Quand un Bourbon sort de ses gonds

Vertement tancé par Juan Carlos, Chávez exige du roi des excuses et annonce « une profonde révision » des relations avec Madrid.

Publié le 18 novembre 2007 Lecture : 3 minutes.

Contrairement à ce qu’espérait Madrid, l’incident n’est pas clos. Loin de là. Revenant sur l’altercation qui l’a opposé, le 10 novembre, lors du XVIIe Sommet ibéro-américain, à Santiago, au chef du gouvernement espagnol José Luis Rodriguez Zapatero, puis au roi Juan Carlos, qui lui a demandé de se « taire », Hugo Chávez, président du Venezuela, exige maintenant du monarque qu’il s’excuse publiquement. Et annonce que les relations politiques, diplomatiques et économiques avec l’Espagne seront soumises à « une profonde révision ». « Les entreprises espagnoles vont devoir rendre plus de comptes, je vais les avoir à l’il », a-t-il déclaré, le 14 novembre, à la télévision d’État TVO. Quand on sait avec quelle détermination Chávez a repris en main le secteur pétrolier, on conçoit que Madrid puisse prendre la menace au sérieux ; quelque quatre-vingts multinationales ibériques opèrent actuellement au Venezuela, pour un investissement global de 2,5 milliards de dollars.
Mais que s’est-il passé au juste ? Et qu’est-ce qui a bien pu amener Juan Carlos à sortir ainsi de ses gonds ? Ouvert par la présidente chilienne Michelle Bachelet, le sommet avait commencé sous de mauvais auspices.
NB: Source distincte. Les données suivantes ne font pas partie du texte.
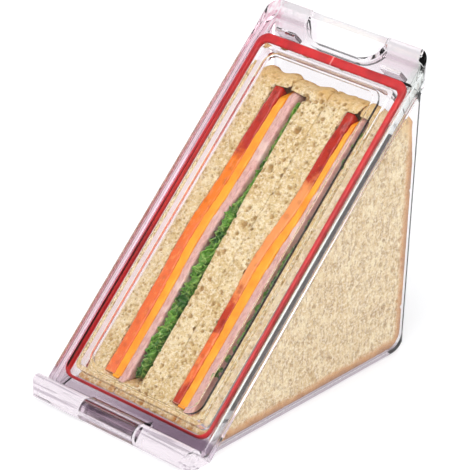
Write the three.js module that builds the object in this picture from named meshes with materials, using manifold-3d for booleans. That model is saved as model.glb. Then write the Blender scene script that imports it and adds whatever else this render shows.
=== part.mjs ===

Dès le premier jour, le leader bolivarien passe à l’offensive, traitant José María Aznar, le prédécesseur de Zapatero, de « fasciste », de « serpent » et de « petit chien dans les jupes de George W. Bush ». En outre, la discussion sur la cohésion sociale, thème central du sommet, donne l’occasion à plusieurs présidents de gauche, comme Daniel Ortega (Nicaragua), Evo Morales (Bolivie) ou Nestor et Cristina Kirchner (Argentine), de tirer à boulets rouges sur le modèle néolibéral et sur l’action des multinationales ibériques en Amérique latine. La délégation espagnole encaisse. Quant à Chávez, il en profite pour rappeler la reconnaissance immédiate par Aznar du coup d’État mené contre lui le 12 avril 2002.
Deuxième jour, surprise. Zapatero prend la défense de José María Aznar, son ennemi politique déclaré. Extrait :
Zapatero : En tant qu’Espagnol et au nom du respect dû à tout ancien élu du peuple
Chávez : C’est à lui qu’il faut parler de respect !
Zapatero : Je ne suis pas proche de l’ancien président du gouvernement Aznar, mais il a été élu par les Espagnols, et j’exige, j’exige
Chávez : Dites-le lui à lui. Qu’il respecte
Zapatero : J’exige ce respect, pour une raison
Chávez : Dites-lui la même chose !
Le roi : Pourquoi tu ne te tais pas !
Bachelet : S’il vous plaît, pas de dialogue. Tout le monde a eu le temps d’aller au bout de son intervention. Président, veuillez poursuivre.
Chávez : Il est peut-être Espagnol le président Aznar, mais c’est un fasciste et c’est un
Zapatero : Président Hugo Chávez, je crois qu’il est essentiel, pour respecter et être respecté, de nous efforcer de ne pas tomber dans l’anathème.
Le soir même, la vidéo de l’incident était en ligne et faisait le tour du monde. Une aubaine pour Chávez, qui excelle dans le maniement des symboles. Quelques jours plus tard, le coup de gueule de Juan Carlos était même détourné par les internautes et décliné en de multiples clips humoristiques sur des rythmes techno, devenant le tube de la semaine sur le site de partage de vidéo YouTube.
Si on peut comprendre que le roi d’Espagne ait pu être agacé par les constantes interruptions de Chávez, on n’en reste pas moins surpris par son manque de sang-froid. Pas lui, pas ça, et surtout pas à Chávez. Qui ne pouvait qu’en faire son miel. Quant au gouvernement espagnol, il ne lui reste plus qu’à essayer de recoller les morceaux. Par exemple en envoyant à Caracas le ministre socialiste des Affaires étrangères, Miguel Angel Moratinos. Lui aussi, en 2004, avait reproché ouvertement à José María Aznar d’avoir appuyé le putsch militaire contre Chávez.